There’s a variety of modes to keep you occupied. Campaign allows you to battle your way through the NBA’s roster of teams and engage in boss battles with basketball superstars, and Remix Tour, which features power ups scattered around the court, has the variety to make it a fun alternative to normal matches. In addition to that, there’s also HORSE, Domination, Backboard Smash, Elimination, and games of 21 to compete in.
As you play “NBA Jam”, you’ll be awarded achievements (or Challenge badges) for successfully completing objectives, like making ten rebounds or repeatedly stuffing your opponent’s shot. This in turn unlocks hidden content, like secret basketball players and teams, big head mode, and much, much more. Some of the achievements are actually pretty difficult to earn, so you’ll definitely have your work cut out for you if you’re shooting for 100% completion.

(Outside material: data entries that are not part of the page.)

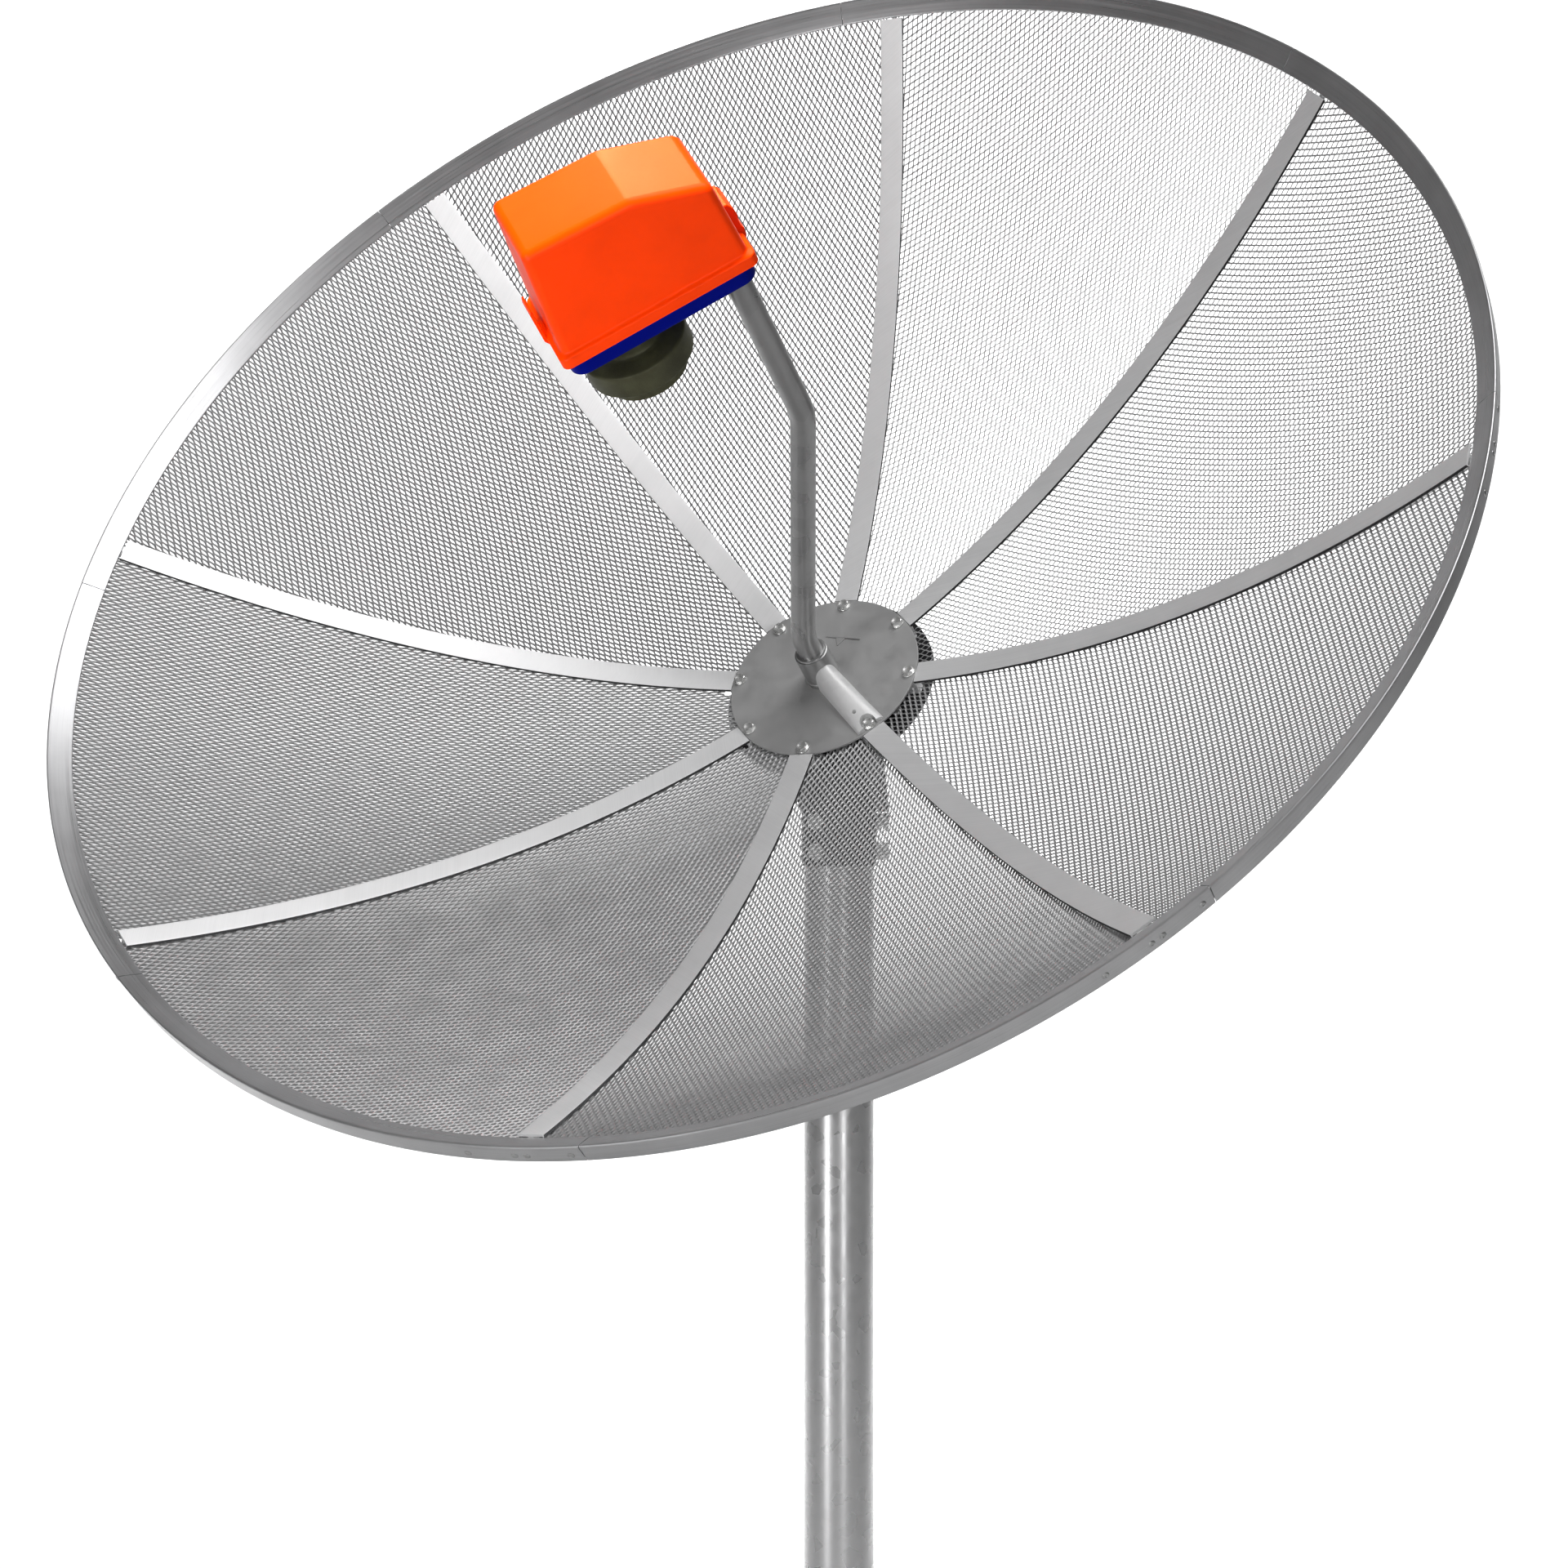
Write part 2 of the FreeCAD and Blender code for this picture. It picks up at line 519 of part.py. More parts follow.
# ---------------------------------------------------------------- feed tray, horn and cover
TRAY = FEED.multiply(turn((0, 0, 1), 0, (0, 0, S["tray_low"])))
arm_mouth = turn((0, 0, 1), S["arm_turn"] - S["tray_turn"]).multVec(V(S["arm_aside"], 0, 0))
L, W = S["tray_long"] / 2, S["tray_wide"] / 2
mx, my = S["tray_out"], S["tray_side"]
hx, hy = S["horn_out"], S["horn_side"]
ax, ay = arm_mouth.x, arm_mouth.y
tray = body("feed_tray", TRAY)
pad(tray, "XY_Plane", poly((mx - L, my - W), (mx + L, my - W), (mx + L, my + W),
                           (mx - L, my + W)), "dims.tray_thick")
soften(tray, "Fillet", 14, lambda e: along(e, (0, 0, 1)))
soften(tray, "Fillet", 3, lambda e: abs(e.BoundBox.ZMax) < 0.01)
cut(tray, "XY_Plane", circle(hx, hy, S["neck_radius"] + S["neck_clear"])
    + circle(ax, ay, S["arm_radius"] + 0.05))

T, RW = S["tray_thick"], S["cover_roof"] / 2
COVER = TRAY.multiply(turn((0, 0, 1), 0, (mx, my, T)))
CL, CW, H, HS = S["cover_long"] / 2, S["cover_wide"] / 2, S["cover_tall"], S["cover_side"]
cover = body("rain_cover", COVER)
fold, bend = S["cover_fold"], S["cover_bend"]
pad(cover, "XZ_Plane", poly((-CL, 0), (CL, 0), (CL - 4, HS), (fold, bend), (-CL + 10, H)),
    "dims.cover_wide", mid=True)
cut(cover, "YZ_Plane", poly((CW, 14), (RW, H), (RW, H + 20), (CW + 40, H + 20), (CW + 40, 14))
    + poly((-CW, 14), (-RW, H), (-RW, H + 20), (-CW - 40, H + 20), (-CW - 40, 14)))
soften(cover, "Fillet", 9, lambda e: e.BoundBox.ZMax > 60 and e.Length > 20)
wall, deep = S["cover_wall"], RW - S["cover_wall"] - 1
inner = cover.newObject("PartDesign::Pocket", "cover_hollow")
inner.Profile = sketch(cover, "XZ_Plane", poly((-CL + 12, -1), (CL - 14, -1),
                                               (CL - 14, HS - 10), (fold, bend - 6),
                                               (-CL + 20, H - 6)))
inner.Midplane = True
inner.Length = 2 * deep
# the mouth is wider than the rest of the hollow, to pass over the neck clamp
wide = CW - 3.5
lower = cover.newObject("PartDesign::Pocket", "cover_mouth")
lower.Profile = sketch(cover, "XZ_Plane", poly((-CL + 12, -1), (CL - 14, -1), (CL - 14, 9),
                                               (-CL + 12, 9)))
lower.Midplane = True
lower.Length = 2 * wide
rimc = cover.newObject("PartDesign::Pad", "cover_flange")
rimc.Profile = sketch(cover, "XY_Plane", poly(
    (-CL - 5, -CW - 4), (CL + 5, -CW - 4), (CL + 5, CW + 4), (-CL - 5, CW + 4))
    + poly((-CL + 12, -wide), (CL - 14, -wide), (CL - 14, wide), (-CL + 12, wide)))
rimc.Length = 5

for name, side in (("cover_clip_left", -1), ("cover_clip_right", 1)):
    clip = body(name, COVER)
    x = side * (CL + 5.2)
    pad(clip, "XZ_Plane", poly((x, -12), (x + side * 3, -12), (x + side * 3, 42),
                               (x, 46), (x - side * 1.4, 46), (x, 20)), "26", mid=True)

NECK = FEED.multiply(turn((0, 0, 1), 0, (hx, hy, 0)))
mr, rr, nr = S["mouth_radius"], S["ring_radius"], S["neck_radius"]
hm, hr, tl = S["horn_mouth"], S["horn_ring"], S["tray_low"]
horn = body("scalar_horn", NECK)
spin(horn, poly((mr - 4, hm), (mr, hm), (mr, hm + 26), (nr, hm + 31), (nr, tl + T + 10),
                (nr - 4, tl + T + 10), (nr - 4, hm + 22), (rr - 3, hm + 22), (rr - 3, hr),
                (rr, hr), (rr, hm + 18), (mr - 4, hm + 18)))
window = body("horn_window", NECK)
spin(window, poly((0, hr + 6), (rr - 3, hr + 6), (rr - 3, hr + 9), (0, hr + 9)))
lnb = body("lnb_housing", NECK)
zt = tl + T + 10
pad(lnb, "XY_Plane", poly((-25, -22), (25, -22), (25, 22), (-25, 22)), "82", str(zt))
soften(lnb, "Fillet", 6, lambda e: along(e, (0, 0, 1)))
plugs = [turn((0, 1, 0), -90, (-25, y, zt + 40)) for y in (-11, 11)]
stack("cable_sockets", NECK, plugs, [("hex", "6.3", "0", "4"), ("round", "4.75", "4", "15")])
clamp = body("neck_clamp", TRAY)
pad(clamp, "XY_Plane", circle(hx, hy, nr + 3) + circle(hx, hy, nr + S["neck_clear"]), "7",
    "dims.tray_thick")
screws = [(mx + x, my + y) for x in (-L + 14, L - 14) for y in (-W + 14, W - 14)]
screws = [p for p in screws if math.hypot(p[0] - ax, p[1] - ay) > 26]
stack("tray_screws", TRAY, [turn((0, 0, 1), 0, (x, y, 0)) for x, y in screws], [
    ("round", "4.2", "-2.4", "0")])

# ---------------------------------------------------------------- write the pieces
doc.recompute()
os.makedirs("parts", exist_ok=True)
for item in doc.Objects:
    if any(word in item.State for word in ("Invalid", "Error")):
        raise RuntimeError("%s (%s) is broken: %s" % (item.Label, item.TypeId, item.State))
for node in nodes:
    shape = node.Shape
    if shape.isNull() or not shape.isValid() or not shape.Solids:
        raise RuntimeError(node.Label + " has no valid solid")
    shape.exportStep("parts/%s.step" % node.Label)
    box = shape.BoundBox
    print("%-18s solids %2d volume %10.0f  x %.0f..%.0f y %.0f..%.0f z %.0f..%.0f" % (
        node.Label, len(shape.Solids), shape.Volume, box.XMin, box.XMax, box.YMin, box.YMax,
        box.ZMin, box.ZMax))
print(len(nodes), "nodes")
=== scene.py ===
import json
import math
import random

import bmesh
import bpy
import numpy as np
from mathutils import Matrix, Vector


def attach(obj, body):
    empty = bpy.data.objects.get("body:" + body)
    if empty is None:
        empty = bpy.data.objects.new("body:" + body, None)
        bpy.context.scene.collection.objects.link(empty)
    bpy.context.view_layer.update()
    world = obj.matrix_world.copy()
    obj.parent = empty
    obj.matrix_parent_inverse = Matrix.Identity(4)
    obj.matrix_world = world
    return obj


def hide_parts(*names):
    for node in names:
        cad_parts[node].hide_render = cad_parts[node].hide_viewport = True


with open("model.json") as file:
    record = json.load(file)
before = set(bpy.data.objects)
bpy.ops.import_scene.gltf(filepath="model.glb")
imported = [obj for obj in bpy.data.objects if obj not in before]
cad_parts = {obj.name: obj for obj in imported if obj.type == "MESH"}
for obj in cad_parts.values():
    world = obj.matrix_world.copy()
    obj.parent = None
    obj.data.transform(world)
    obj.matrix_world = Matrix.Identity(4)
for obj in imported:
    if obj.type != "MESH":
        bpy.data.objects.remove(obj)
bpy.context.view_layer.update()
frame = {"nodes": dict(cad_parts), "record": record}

random.seed(7)
MM = 0.001

# ---------------------------------------------------------------- frames, in metres
FOCAL = 0.4895
FEED_TURN, ARM_TURN = 36.2, 16.5        # degrees about the reflector's axis
ARM_ASIDE, ARM_RADIUS = 0.1054, 0.0127
BOLT_CIRCLE = 0.0955
RIM_INNER, RIM_OUTER, RIM_PROUD = 0.729, 0.750, 0.003
MAST_RADIUS, MAST_BORE = 0.0365, 0.0313
VIEW_TURN = math.radians(25.76)
TILT = Matrix.Translation((0, -0.030, 1.310)) @ Matrix.Rotation(math.radians(52.44), 4, "X")
DISH = TILT @ Matrix.Rotation(math.radians(2.09), 4, "Z")
FEED = DISH @ Matrix.Rotation(math.radians(FEED_TURN), 4, "Z")
TRAY = FEED @ Matrix.Translation((0, 0, 0.546))
COVER = TRAY @ Matrix.Translation((0.022, -0.0037, 0.019))
NECK = FEED @ Matrix.Translation((-0.0105, 0.0077, 0))
SPOKES = [90 - 45 * k for k in range(8)]


def around(angle, base=DISH):
    return base @ Matrix.Rotation(math.radians(angle), 4, "Z")


def bowl(r):
    return r * r / (4 * FOCAL)


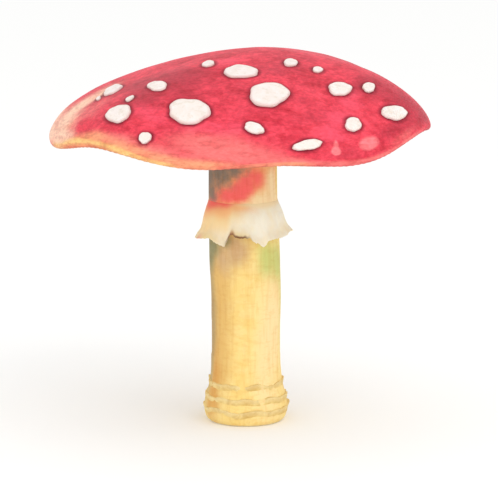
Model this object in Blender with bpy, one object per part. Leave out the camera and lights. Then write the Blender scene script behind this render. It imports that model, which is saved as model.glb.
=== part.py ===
"""Fly agaric mushroom, picked, with its foot trimmed flat so that it stands.

Metres, +Z up. The origin is the centre of the trimmed foot, and -Y is the cap's low, front side.
"""

import math
import random

import bmesh
import bpy
from mathutils import Vector

GAP = 0.0003  # clearance between pieces that touch

# Cap: a dome whose margin waves up and down. Reach is 0 on the cap's axis and 1 at its margin.
CAP_RADIUS = 0.0742
CAP_SHIFT = -0.0023  # the margin sits a little left of the foot
CROWN_SHIFT = 0.0085  # the crown leans to the right of the margin's middle
UNDERSIDE_SHIFT = 0.0011  # the underside is centred on the stem
MARGIN_LEVEL = 0.1154  # mean height of the margin
CROWN_HEIGHT = 0.0318  # crown above the margin
CROWN_SHOULDER = 1.73
CROWN_DOME = 1.56
LIP_RADIUS = 0.0018
LIP_TURN = math.radians(110)
UNDERSIDE_SHARE = 0.57  # height of the flesh's underside over that of the crown
# each wave: lobes round the margin, height, bearing of its crest in degrees
MARGIN_WAVES = (
    (1, 0.0025, 53),
    (2, 0.0013, 29),
    (3, 0.0010, -23),
    (4, 0.0005, -22),
    (5, 0.0005, 32),
    (6, 0.0020, -18),
)
CAP_SEGMENTS = 60
CROWN_ROWS = 16
UNDERSIDE_REACHES = (0.94, 0.90, 0.83, 0.74, 0.63, 0.50, 0.37, 0.25)  # rows shared with the gills

# Gills: radial blades on a thin mat, free of the stem
GILL_COUNT = 48
GILL_DEEPEST_REACH = 0.45
GILL_DEPTH = 0.0095
GILL_ROUNDING = 0.28  # reach over which a blade rounds off towards the stem
GILL_MAT = 0.0010
GILL_CLEARANCE = 0.0005
GILL_SHARE = 0.36  # blade width over the pitch of the blades

# Stem: height, radius. The foot swells, and the top widens into the cap.
STEM_OUTLINE = (
    (0.0000, 0.0142),
    (0.0012, 0.0155),
    (0.0045, 0.0164),
    (0.0090, 0.0160),
    (0.0150, 0.0144),
    (0.0230, 0.0136),
    (0.0400, 0.0135),
    (0.0600, 0.0139),
    (0.0700, 0.0139),
    (0.0860, 0.0135),
    (0.1050, 0.0134),
    (0.1200, 0.0139),
)
STEM_NECK_RADIUS = 0.0150
STEM_NECK_REACH = 0.22
STEM_LEAN = -0.0012  # sideways shift of the stem's upper part
STEM_LEAN_FROM = 0.045
STEM_LEAN_TO = 0.095
STEM_SEGMENTS = 44

# Ring: a thin skirt that hangs from the stem and flares to a torn hem
RING_TOP = 0.0872
# share of the way down from top to hem, radius of the outer face
RING_OUTLINE = (
    (0.00, 0.0144),
    (0.18, 0.0149),
    (0.42, 0.0154),
    (0.65, 0.0161),
    (0.83, 0.0172),
    (1.00, 0.0190),
)
# the hem's height at each bearing in degrees: teeth and the tears between them
RING_HEM = (
    (10, 0.0750),
    (32, 0.0736),
    (50, 0.0752),
    (72, 0.0729),
    (95, 0.0748),
    (118, 0.0733),
    (140, 0.0751),
    (162, 0.0740),
    (184, 0.0729),
    (206, 0.0738),
    (223, 0.0748),
    (236, 0.0732),
    (244, 0.0719),
    (255, 0.0770),
    (264, 0.0756),
    (276, 0.0757),
    (286, 0.0736),
    (294, 0.0720),
    (302, 0.0746),
    (326, 0.0750),
    (348, 0.0765),
)
RING_WALL = 0.0009
RING_SEGMENTS = 60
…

The real joy of playing “NBA Jam” is being able to play with and against other friends. Sitting down, selecting your team and your players (which vary from real NBA stars to a whacky array of politicians, team mascots and more) and then proceeding to shatter backboards, drain three’s from downtown, and stuff shot after shot is a ton of fun. Unfortunately, the Nintendo Wii version of “NBA Jam” lacks online multiplayer, and playing against the AI really doesn’t offer the same experience that gaming with your friends does. It’s a puzzling oversight that drastically tarnishes “NBA Jam”’s appeal. Online multiplayer is standard for most games these days, and for a remake of one of the best multiplayer games ever, it’s inexcusable not to include it.
“NBA Jam”’s presentation is one of the game’s strongest assets. Character models, which are comprised of a digitally crafted body with a photograph of the player’s connected to it, are appropriately bizarre, and the animations are surprisingly detailed. Tim Kitzrow, the announcer from the original “NBA Jam”, returns, bringing with him a plethora of new (but equally memorable and hilarious) quips that you’ll find yourself randomly shouting, even when you’re not playing the game.
“NBA Jam” is every bit as fun as it was when it was first released in 1993. The modern touches, like upgraded visuals, new modes, and motion controls, successfully bring the franchise into the 21st century for the first time, and its awesomely insane gameplay will satisfy old fans and win itself new ones.
However, as fun as “NBA Jam” is when you’re playing with friends, having three other players on hand whenever you want to play is probably a luxury few are privy to. AI controlled opponents are broken, and there’s no online multiplayer. You can slog your way through “NBA Jam’s” modes solo to unlock new content, but it’s nowhere as enjoyable as it should be.